THE PROBLEM:
Return the lines exactly as they stand, from the first of the material through the line containing "half = half".

DATA EXTRACT:
================================

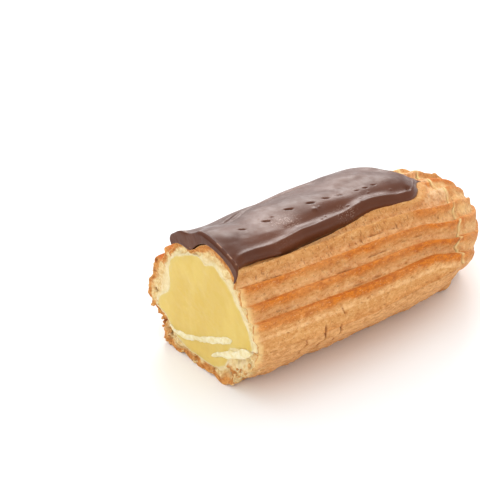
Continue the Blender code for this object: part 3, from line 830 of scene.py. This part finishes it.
def make_web(name, line, widths, material):
    """One thin web of dough, torn off a little proud of the custard."""
    steps = np.arange(len(line), dtype=float)
    place = np.linspace(0.0, len(line) - 1.0, WEB_STATIONS)
    middle, ahead, behind = (
        np.stack([between(list(zip(steps, axis)), place + shift) for axis in zip(*line)], axis=-1)
        for shift in (0.0, 0.05, -0.05))
    run = ahead - behind
    run /= np.linalg.norm(run, axis=-1, keepdims=True)
    across = np.stack([run[:, 1], -run[:, 0]], axis=-1)
    half = between(list(zip(steps, widths)), place) * ramp(place, -0.3, 0.4)
    half = half * ramp(len(line) - 1.0 - place, -0.3, 0.4)

    turn = np.radians(np.linspace(0.0, 360.0, WEB_COLUMNS, endpoint=False))
    side, front = np.cos(turn), np.sin(turn)
    spread = half[:, None] * side[None, :]
    points = middle[:, None, :] + across[:, None, :] * spread[..., None]
    plane = flat_points(points[..., 0], points[..., 1])
    lumps = WEB_PROUD * front * (1.0 + 0.4 * rough(plane, 3.0, 143)) * (half / 0.7)[:, None]
    skin = custard_relief(plane) - CUSTARD_PROUD
    depth = np.where(front > 0.0, skin - 0.12 * np.sqrt(np.maximum(front, 0.0)) - lumps,
                     skin - WEB_DEPTH * front)
    waver = 0.24 * rough(plane, 2.0, 141)
    points = points + across[:, None, :] * (waver * np.abs(side))[..., None]
    rings = np.concatenate([(CUT_X + depth)[..., None], points], axis=-1)
    item = closed_tube(name, rings, rings[0].mean(axis=0), rings[-1].mean(axis=0))
    return dress(item, material)


# ---------------------------------------------------------------- icing

ICING_COLUMNS = 180
ICING_STEP = 0.28
NEAR_RIM = 1.9
CUT_RIM = 3.8             # the near rim thins out to a sliver at the cut
FAR_RIM = 4.4
ICING_SEAT = 0.12         # the icing's underside lies this far inside the crust
CUT_SEAT = 0.06           # and this much deeper at the cut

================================

SOLVED EXERCISE:
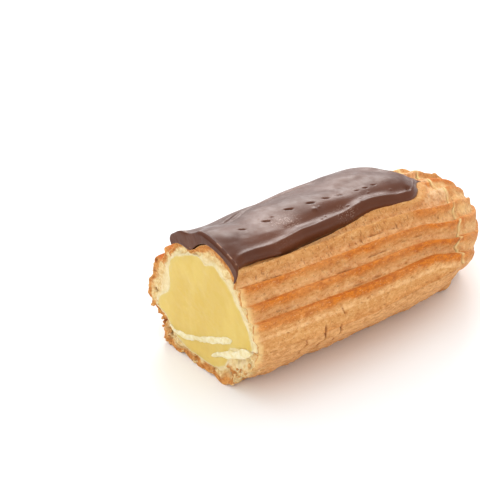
Continue the Blender code for this object: part 3, from line 830 of scene.py. This part finishes it.
def make_web(name, line, widths, material):
    """One thin web of dough, torn off a little proud of the custard."""
    steps = np.arange(len(line), dtype=float)
    place = np.linspace(0.0, len(line) - 1.0, WEB_STATIONS)
    middle, ahead, behind = (
        np.stack([between(list(zip(steps, axis)), place + shift) for axis in zip(*line)], axis=-1)
        for shift in (0.0, 0.05, -0.05))
    run = ahead - behind
    run /= np.linalg.norm(run, axis=-1, keepdims=True)
    across = np.stack([run[:, 1], -run[:, 0]], axis=-1)
    half = between(list(zip(steps, widths)), place) * ramp(place, -0.3, 0.4)
    half = half * ramp(len(line) - 1.0 - place, -0.3, 0.4)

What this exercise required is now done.